The benefits of these elegant, time-saving processes go beyond efficiency and productivity. As opposed to job replacement, providing employees with this level of technical assistance can help businesses attract and retain valuable talent.
We are still in the early stages of AI and machine learning’s impact on many financial and business management tools, including ERP. There is no question these technologies will ultimately transform work for the masses the same way they have transformed our consumer lives. How long will adoption take?

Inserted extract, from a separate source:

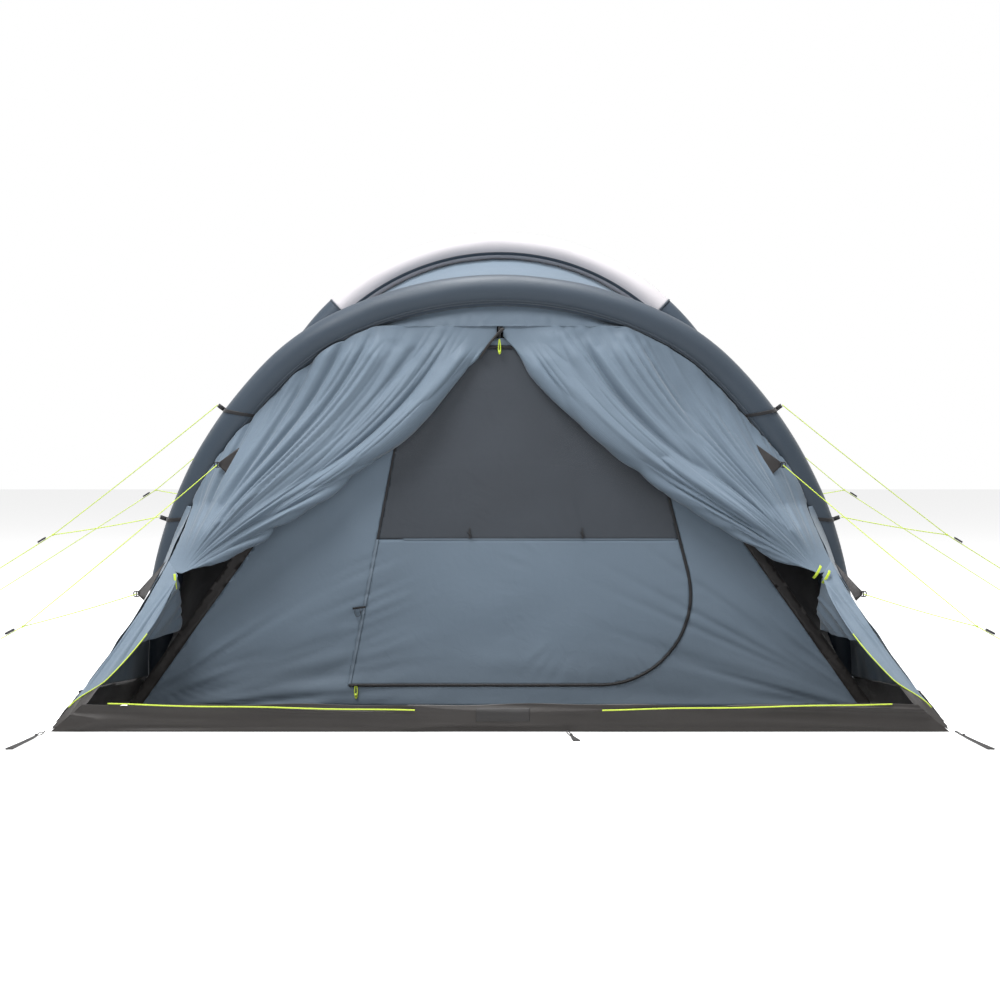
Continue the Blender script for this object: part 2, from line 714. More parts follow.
STRAPS = [(FRONT, a) for a in FRONT_STRAPS] + [(MAIN, a) for a in MAIN_STRAPS]
piece("beam_strap_webbing", "tent", WEBBING,
      *[shape for arch, angle in STRAPS for _, side in SIDES for shape in beam_strap(arch, angle, side)],
      replaces=["beam_straps"])
repaint(PLASTIC, "valve_bodies", "valve_cap_front", "valve_cap_main")

# ---- Fly over the living space ----

ROOF_SHARE = 0.45
SPAN_SAG = 0.025
FLY_LIFT = 0.010  # the fly's edge is pulled up against the beam


def rib(arch, share, out):
    foot = arch.foot_angle(out - arch.inset, BAND + GAP)
    return arch.at(share * foot, out - arch.inset)


def span(a, b, shares, parts):
    """Points of the fly between two arches, dipping a little between them and sewn to both."""
    t, share = np.meshgrid(parts, shares)
    from_beam = t if b is REAR else np.minimum(t, 1 - t)
    dip = SPAN_SAG * 4 * t * (1 - t) - FLY_LIFT * np.exp(-(from_beam / 0.02) ** 2)
    return mix(rib(a, share, -dip), rib(b, share, -dip), t[..., None])


def fly_relief(a, b, seed):
    """Gathers beside both beams, soft lumps, and long pulls from beam to beam."""
    begin, end = a.foot_y, b.foot_y

    def relief(points):
        part = (points[:, 1] - begin) / (end - begin)
        inner = np.clip(4 * part * (1 - part), 0, 1)
        nearest = np.minimum(np.abs(points[:, 1] - begin), np.abs(end - points[:, 1]))
        pulls = noise(points, (0.16, 1.3, 0.16), seed) * 0.006 * inner
        slant = noise(points @ np.array([[1, 0.6, 0], [0, 1, 0], [0, 0.6, 1]]), (0.11, 0.8, 0.11), seed + 3)
        edge = gathers(points, nearest, 0.09, 0.03, 0.003, seed + 1)
        low_part = 1 - smooth(points[:, 2] / 0.7)
        hem = creased(noise(points, (9, 0.09, 0.5), seed + 2)) * 0.006 * low_part * inner
        return pulls + 0.003 * slant * inner + edge + hem + crumple(points, 0.3, 0.0025, seed + 4) * inner
    return relief


def fly(name, a, b, seed, columns, replaces):
    shares = np.linspace(-1, 1, 300)
    relief = fly_relief(a, b, seed)
    piece(name, "tent", FLY, sheet(span(a, b, shares, np.linspace(0, 1, columns)), relief),
          replaces=replaces)
    seams = []
    for at in (-ROOF_SHARE, ROOF_SHARE):
        near = at + np.array([-1, -0.5, 0, 0.5, 1]) * 0.0032
        rows = span(a, b, near, np.linspace(0.002, 0.998, columns))
        seams.append(sheet(rows, relief, lambda points: 0.0012 + 0 * points[:, 0], thickness=0.001))
    piece(name + "_seams", "tent", FLY_SEAM, *seams)


fly("fly_front_bay", FRONT, MAIN, 11, 90, ["bay_roof", "bay_side_right", "bay_side_left"])
fly("fly_rear_bay", MAIN, REAR, 21, 120, ["rear_roof", "rear_side_right", "rear_side_left"])


# ---- Groundsheet and the brown base bands ----

def fly_foot(arch, height):
    return arch.at(arch.foot_angle(-arch.inset, height), -arch.inset)


def porch_side_foot(height):
    p = FRONT.around(FRONT.foot_angle(0, height), 138, BEAM_R + 0.008)
    return vec(p[0], p[1], height)


def porch_edge(t):
    return ridge(t) + vec(0, 0.009, 0)


def band_relief(points):
    return creased(noise(points, (0.6, 0.6, 0.022), 31)) * 0.003 + crumple(points, 0.12, 0.0015, 32)


def side_strip(top, foot, rows=9):
    """A strip of the band between its top and foot lines."""
    return raised(grid([mix(top, foot, t) for t in np.linspace(0, 1, rows)]), band_relief)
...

The answer likely varies by company size and industry. The turn of the decade will be an interesting time period for watching end users’ experiences with these technologies and the benefits realized, as this will help set the tone for further adoption within core ERP functions and beyond. For their own part, ERP companies should be focused on driving usage of embedded AI and machine learning across their customer base and ensuring their AI/ML strategy considers the capabilities and data from any broadly adopted plug-and-play technology partners in their ecosystem.